- _Set problem_: Find the lines with "Blender" in them and copy them out.

- _Records supplied_:
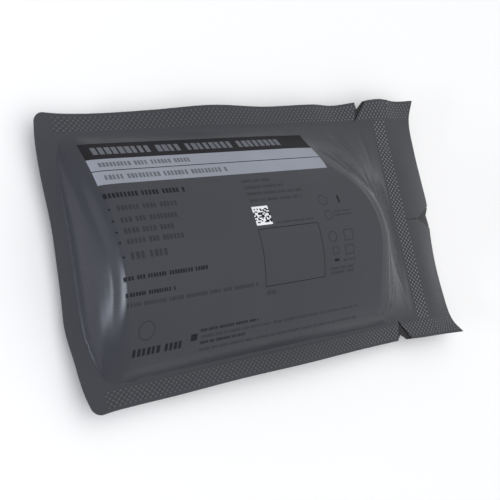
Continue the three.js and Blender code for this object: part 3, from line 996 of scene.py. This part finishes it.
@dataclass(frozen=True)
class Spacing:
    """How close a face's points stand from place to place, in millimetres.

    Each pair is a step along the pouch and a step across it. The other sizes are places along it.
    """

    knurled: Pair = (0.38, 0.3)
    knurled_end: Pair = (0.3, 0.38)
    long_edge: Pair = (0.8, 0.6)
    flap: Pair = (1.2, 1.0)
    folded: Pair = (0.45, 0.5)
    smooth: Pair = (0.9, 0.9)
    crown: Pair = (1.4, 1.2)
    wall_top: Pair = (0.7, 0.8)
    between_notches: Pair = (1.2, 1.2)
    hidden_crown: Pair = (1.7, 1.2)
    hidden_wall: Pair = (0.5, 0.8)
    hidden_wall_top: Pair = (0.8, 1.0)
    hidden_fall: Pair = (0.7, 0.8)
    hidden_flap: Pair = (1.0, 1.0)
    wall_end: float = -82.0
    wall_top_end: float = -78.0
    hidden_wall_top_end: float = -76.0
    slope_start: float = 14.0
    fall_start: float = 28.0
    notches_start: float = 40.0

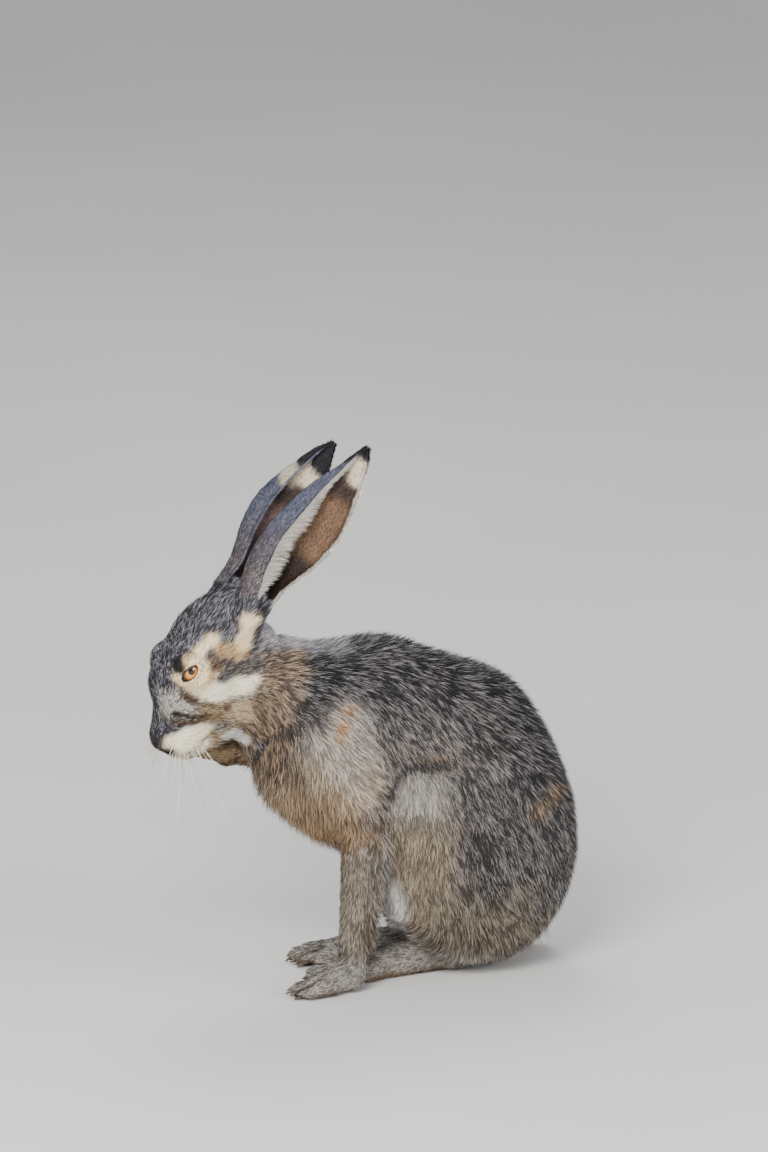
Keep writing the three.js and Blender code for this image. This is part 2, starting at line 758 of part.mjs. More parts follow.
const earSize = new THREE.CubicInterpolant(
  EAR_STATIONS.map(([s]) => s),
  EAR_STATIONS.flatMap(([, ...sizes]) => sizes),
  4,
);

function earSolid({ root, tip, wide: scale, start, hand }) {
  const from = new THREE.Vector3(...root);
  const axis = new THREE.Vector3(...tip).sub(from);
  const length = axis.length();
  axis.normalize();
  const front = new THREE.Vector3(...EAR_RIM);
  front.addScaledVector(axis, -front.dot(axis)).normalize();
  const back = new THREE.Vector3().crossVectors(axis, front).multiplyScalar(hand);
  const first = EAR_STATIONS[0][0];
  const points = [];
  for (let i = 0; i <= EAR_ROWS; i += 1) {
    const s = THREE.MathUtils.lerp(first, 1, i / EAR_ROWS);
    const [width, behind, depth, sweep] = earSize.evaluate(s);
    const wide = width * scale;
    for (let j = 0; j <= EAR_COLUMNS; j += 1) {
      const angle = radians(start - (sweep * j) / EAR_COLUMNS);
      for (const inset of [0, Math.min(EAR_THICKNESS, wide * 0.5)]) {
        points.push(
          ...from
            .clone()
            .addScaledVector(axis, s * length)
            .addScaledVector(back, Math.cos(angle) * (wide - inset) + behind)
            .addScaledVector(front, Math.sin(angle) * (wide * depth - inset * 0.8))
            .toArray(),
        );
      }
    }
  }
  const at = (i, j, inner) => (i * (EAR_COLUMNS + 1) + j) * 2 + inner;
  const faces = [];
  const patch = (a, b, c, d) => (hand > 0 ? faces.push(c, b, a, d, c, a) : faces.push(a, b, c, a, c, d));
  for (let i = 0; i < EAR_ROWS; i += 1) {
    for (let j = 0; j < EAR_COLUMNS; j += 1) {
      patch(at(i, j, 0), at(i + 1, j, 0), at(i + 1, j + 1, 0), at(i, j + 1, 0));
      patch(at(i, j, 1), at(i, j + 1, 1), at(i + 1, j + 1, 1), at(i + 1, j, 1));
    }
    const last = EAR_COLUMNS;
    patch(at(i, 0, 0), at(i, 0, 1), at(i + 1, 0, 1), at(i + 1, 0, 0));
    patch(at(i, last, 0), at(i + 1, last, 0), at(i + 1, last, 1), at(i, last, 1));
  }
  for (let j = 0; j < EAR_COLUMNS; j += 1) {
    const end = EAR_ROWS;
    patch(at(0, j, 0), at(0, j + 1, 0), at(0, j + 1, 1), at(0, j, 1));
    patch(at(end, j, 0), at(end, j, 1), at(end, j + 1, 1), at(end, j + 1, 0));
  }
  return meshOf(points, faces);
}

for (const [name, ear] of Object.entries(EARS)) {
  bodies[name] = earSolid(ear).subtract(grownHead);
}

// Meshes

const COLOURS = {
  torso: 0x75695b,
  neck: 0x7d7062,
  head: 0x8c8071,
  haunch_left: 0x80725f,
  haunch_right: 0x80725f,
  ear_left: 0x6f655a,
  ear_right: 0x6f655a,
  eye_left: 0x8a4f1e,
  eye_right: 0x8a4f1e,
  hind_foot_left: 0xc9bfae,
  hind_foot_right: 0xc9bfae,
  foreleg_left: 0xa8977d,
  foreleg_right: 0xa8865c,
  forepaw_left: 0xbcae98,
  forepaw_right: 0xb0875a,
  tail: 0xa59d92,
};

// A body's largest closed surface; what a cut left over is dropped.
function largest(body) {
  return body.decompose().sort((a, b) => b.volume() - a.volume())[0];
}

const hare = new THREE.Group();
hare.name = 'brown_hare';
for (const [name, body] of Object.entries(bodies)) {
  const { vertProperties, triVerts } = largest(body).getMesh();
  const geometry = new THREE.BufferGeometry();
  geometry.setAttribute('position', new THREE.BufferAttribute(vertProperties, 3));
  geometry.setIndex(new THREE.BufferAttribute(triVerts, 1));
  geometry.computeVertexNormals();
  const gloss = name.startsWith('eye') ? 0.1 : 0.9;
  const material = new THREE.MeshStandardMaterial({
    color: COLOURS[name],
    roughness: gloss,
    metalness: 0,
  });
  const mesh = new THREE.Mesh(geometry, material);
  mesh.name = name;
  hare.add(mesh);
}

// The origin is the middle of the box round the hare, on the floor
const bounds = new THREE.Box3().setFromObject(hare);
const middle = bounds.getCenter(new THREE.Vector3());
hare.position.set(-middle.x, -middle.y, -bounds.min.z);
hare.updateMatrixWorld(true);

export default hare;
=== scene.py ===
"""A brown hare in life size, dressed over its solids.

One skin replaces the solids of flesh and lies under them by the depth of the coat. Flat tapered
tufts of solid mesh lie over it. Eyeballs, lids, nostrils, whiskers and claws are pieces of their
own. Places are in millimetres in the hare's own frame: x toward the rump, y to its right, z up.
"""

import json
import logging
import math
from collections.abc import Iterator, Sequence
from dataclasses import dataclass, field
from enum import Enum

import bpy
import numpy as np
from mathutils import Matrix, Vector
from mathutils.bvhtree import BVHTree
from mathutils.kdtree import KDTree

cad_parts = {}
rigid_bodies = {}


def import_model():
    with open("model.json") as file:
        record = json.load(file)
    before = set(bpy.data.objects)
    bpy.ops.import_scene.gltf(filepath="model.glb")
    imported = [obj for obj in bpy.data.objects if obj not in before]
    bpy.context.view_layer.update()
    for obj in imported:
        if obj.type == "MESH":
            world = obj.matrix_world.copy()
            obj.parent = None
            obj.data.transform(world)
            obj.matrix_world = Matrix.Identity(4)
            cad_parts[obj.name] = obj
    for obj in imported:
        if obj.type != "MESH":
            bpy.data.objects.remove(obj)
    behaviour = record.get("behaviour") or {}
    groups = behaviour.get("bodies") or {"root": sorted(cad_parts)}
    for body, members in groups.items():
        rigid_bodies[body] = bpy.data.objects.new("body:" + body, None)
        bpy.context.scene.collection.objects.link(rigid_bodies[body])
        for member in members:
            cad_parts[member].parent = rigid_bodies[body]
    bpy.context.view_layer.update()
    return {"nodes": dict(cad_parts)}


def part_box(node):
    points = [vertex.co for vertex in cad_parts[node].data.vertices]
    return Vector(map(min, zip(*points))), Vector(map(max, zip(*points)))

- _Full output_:
Continue the three.js and Blender code for this object: part 3, from line 996 of scene.py. This part finishes it.
Keep writing the three.js and Blender code for this image. This is part 2, starting at line 758 of part.mjs. More parts follow.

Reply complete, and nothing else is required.